▽

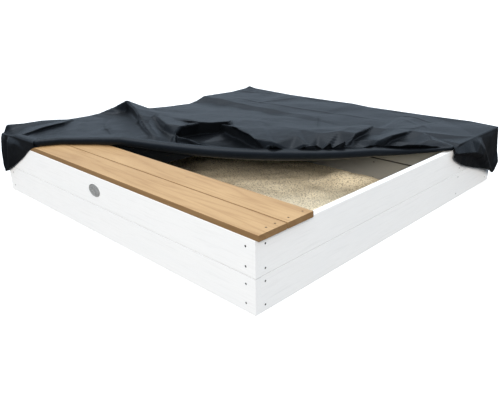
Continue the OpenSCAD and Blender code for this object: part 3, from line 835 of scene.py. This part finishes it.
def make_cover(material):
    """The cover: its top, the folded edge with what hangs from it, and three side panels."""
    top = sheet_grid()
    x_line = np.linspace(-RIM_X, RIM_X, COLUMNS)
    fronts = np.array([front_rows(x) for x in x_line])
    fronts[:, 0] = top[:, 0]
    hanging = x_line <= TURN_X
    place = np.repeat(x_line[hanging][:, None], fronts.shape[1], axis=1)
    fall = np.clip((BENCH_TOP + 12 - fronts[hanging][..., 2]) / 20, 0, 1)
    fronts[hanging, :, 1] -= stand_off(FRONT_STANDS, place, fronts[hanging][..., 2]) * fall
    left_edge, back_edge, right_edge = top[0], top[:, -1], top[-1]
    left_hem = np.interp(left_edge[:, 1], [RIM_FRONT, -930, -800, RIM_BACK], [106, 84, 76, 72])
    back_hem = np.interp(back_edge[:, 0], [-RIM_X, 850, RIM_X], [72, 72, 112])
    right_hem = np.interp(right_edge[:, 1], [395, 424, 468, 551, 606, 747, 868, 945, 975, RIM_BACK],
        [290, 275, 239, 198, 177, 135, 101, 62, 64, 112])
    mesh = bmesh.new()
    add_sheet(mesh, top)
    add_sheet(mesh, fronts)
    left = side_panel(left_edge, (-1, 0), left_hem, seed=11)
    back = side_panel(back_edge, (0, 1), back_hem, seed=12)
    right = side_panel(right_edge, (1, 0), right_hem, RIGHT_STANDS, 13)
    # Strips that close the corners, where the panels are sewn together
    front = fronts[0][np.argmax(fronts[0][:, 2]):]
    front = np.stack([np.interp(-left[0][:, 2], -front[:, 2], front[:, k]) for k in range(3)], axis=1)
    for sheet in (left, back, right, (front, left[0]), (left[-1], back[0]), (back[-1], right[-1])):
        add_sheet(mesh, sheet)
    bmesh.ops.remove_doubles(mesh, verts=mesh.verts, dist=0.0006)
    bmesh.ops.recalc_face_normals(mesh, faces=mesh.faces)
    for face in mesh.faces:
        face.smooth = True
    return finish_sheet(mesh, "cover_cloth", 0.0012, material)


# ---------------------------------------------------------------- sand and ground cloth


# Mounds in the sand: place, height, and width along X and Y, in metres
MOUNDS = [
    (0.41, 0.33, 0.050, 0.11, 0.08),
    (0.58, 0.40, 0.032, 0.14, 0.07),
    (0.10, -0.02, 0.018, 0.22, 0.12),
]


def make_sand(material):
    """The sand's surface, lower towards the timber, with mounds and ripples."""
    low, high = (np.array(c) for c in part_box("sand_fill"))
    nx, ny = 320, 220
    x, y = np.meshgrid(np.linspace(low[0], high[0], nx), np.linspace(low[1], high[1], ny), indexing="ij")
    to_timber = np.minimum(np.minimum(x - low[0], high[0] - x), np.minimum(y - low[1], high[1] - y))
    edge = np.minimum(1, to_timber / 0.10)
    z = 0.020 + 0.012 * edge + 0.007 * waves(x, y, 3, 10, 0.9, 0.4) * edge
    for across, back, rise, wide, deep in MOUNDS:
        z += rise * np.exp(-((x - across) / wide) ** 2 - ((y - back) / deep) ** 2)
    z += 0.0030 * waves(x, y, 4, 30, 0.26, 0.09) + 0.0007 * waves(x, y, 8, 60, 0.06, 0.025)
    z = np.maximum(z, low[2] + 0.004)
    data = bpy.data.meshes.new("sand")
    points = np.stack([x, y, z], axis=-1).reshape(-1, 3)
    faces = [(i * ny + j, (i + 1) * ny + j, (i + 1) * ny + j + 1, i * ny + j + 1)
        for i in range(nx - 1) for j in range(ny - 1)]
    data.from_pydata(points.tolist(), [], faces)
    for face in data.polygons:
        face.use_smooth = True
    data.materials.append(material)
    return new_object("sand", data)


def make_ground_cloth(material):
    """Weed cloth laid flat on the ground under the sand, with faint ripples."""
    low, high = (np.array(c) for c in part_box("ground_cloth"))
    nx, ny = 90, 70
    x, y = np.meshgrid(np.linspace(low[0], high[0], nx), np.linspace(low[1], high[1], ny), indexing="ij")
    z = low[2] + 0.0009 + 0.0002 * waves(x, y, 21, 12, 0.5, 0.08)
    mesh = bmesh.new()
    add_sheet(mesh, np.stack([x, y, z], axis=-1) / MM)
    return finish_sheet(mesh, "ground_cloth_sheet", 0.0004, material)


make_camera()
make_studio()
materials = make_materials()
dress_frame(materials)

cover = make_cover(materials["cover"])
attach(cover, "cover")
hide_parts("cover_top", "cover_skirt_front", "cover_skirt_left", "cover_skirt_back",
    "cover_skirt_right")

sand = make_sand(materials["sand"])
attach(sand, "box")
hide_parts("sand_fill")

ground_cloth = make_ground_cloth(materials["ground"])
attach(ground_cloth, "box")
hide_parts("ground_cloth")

△

Exercise task: Write out the listing once more, matching it exactly.

Exercise result:
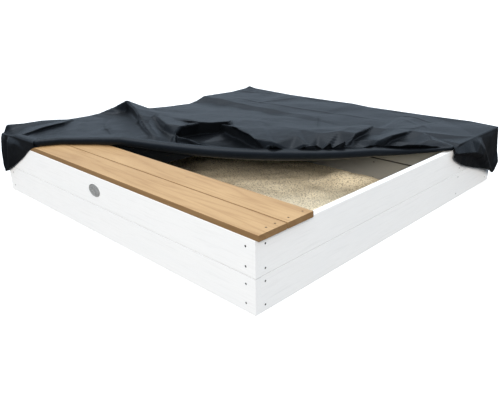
Continue the OpenSCAD and Blender code for this object: part 3, from line 835 of scene.py. This part finishes it.
def make_cover(material):
    """The cover: its top, the folded edge with what hangs from it, and three side panels."""
    top = sheet_grid()
    x_line = np.linspace(-RIM_X, RIM_X, COLUMNS)
    fronts = np.array([front_rows(x) for x in x_line])
    fronts[:, 0] = top[:, 0]
    hanging = x_line <= TURN_X
    place = np.repeat(x_line[hanging][:, None], fronts.shape[1], axis=1)
    fall = np.clip((BENCH_TOP + 12 - fronts[hanging][..., 2]) / 20, 0, 1)
    fronts[hanging, :, 1] -= stand_off(FRONT_STANDS, place, fronts[hanging][..., 2]) * fall
    left_edge, back_edge, right_edge = top[0], top[:, -1], top[-1]
    left_hem = np.interp(left_edge[:, 1], [RIM_FRONT, -930, -800, RIM_BACK], [106, 84, 76, 72])
    back_hem = np.interp(back_edge[:, 0], [-RIM_X, 850, RIM_X], [72, 72, 112])
    right_hem = np.interp(right_edge[:, 1], [395, 424, 468, 551, 606, 747, 868, 945, 975, RIM_BACK],
        [290, 275, 239, 198, 177, 135, 101, 62, 64, 112])
    mesh = bmesh.new()
    add_sheet(mesh, top)
    add_sheet(mesh, fronts)
    left = side_panel(left_edge, (-1, 0), left_hem, seed=11)
    back = side_panel(back_edge, (0, 1), back_hem, seed=12)
    right = side_panel(right_edge, (1, 0), right_hem, RIGHT_STANDS, 13)
    # Strips that close the corners, where the panels are sewn together
    front = fronts[0][np.argmax(fronts[0][:, 2]):]
    front = np.stack([np.interp(-left[0][:, 2], -front[:, 2], front[:, k]) for k in range(3)], axis=1)
    for sheet in (left, back, right, (front, left[0]), (left[-1], back[0]), (back[-1], right[-1])):
        add_sheet(mesh, sheet)
    bmesh.ops.remove_doubles(mesh, verts=mesh.verts, dist=0.0006)
    bmesh.ops.recalc_face_normals(mesh, faces=mesh.faces)
    for face in mesh.faces:
        face.smooth = True
    return finish_sheet(mesh, "cover_cloth", 0.0012, material)


# ---------------------------------------------------------------- sand and ground cloth


# Mounds in the sand: place, height, and width along X and Y, in metres
MOUNDS = [
    (0.41, 0.33, 0.050, 0.11, 0.08),
    (0.58, 0.40, 0.032, 0.14, 0.07),
    (0.10, -0.02, 0.018, 0.22, 0.12),
]


def make_sand(material):
    """The sand's surface, lower towards the timber, with mounds and ripples."""
    low, high = (np.array(c) for c in part_box("sand_fill"))
    nx, ny = 320, 220
    x, y = np.meshgrid(np.linspace(low[0], high[0], nx), np.linspace(low[1], high[1], ny), indexing="ij")
    to_timber = np.minimum(np.minimum(x - low[0], high[0] - x), np.minimum(y - low[1], high[1] - y))
    edge = np.minimum(1, to_timber / 0.10)
    z = 0.020 + 0.012 * edge + 0.007 * waves(x, y, 3, 10, 0.9, 0.4) * edge
    for across, back, rise, wide, deep in MOUNDS:
        z += rise * np.exp(-((x - across) / wide) ** 2 - ((y - back) / deep) ** 2)
    z += 0.0030 * waves(x, y, 4, 30, 0.26, 0.09) + 0.0007 * waves(x, y, 8, 60, 0.06, 0.025)
    z = np.maximum(z, low[2] + 0.004)
    data = bpy.data.meshes.new("sand")
    points = np.stack([x, y, z], axis=-1).reshape(-1, 3)
    faces = [(i * ny + j, (i + 1) * ny + j, (i + 1) * ny + j + 1, i * ny + j + 1)
        for i in range(nx - 1) for j in range(ny - 1)]
    data.from_pydata(points.tolist(), [], faces)
    for face in data.polygons:
        face.use_smooth = True
    data.materials.append(material)
    return new_object("sand", data)


def make_ground_cloth(material):
    """Weed cloth laid flat on the ground under the sand, with faint ripples."""
    low, high = (np.array(c) for c in part_box("ground_cloth"))
    nx, ny = 90, 70
    x, y = np.meshgrid(np.linspace(low[0], high[0], nx), np.linspace(low[1], high[1], ny), indexing="ij")
    z = low[2] + 0.0009 + 0.0002 * waves(x, y, 21, 12, 0.5, 0.08)
    mesh = bmesh.new()
    add_sheet(mesh, np.stack([x, y, z], axis=-1) / MM)
    return finish_sheet(mesh, "ground_cloth_sheet", 0.0004, material)


make_camera()
make_studio()
materials = make_materials()
dress_frame(materials)

cover = make_cover(materials["cover"])
attach(cover, "cover")
hide_parts("cover_top", "cover_skirt_front", "cover_skirt_left", "cover_skirt_back",
    "cover_skirt_right")

sand = make_sand(materials["sand"])
attach(sand, "box")
hide_parts("sand_fill")

ground_cloth = make_ground_cloth(materials["ground"])
attach(ground_cloth, "box")
hide_parts("ground_cloth")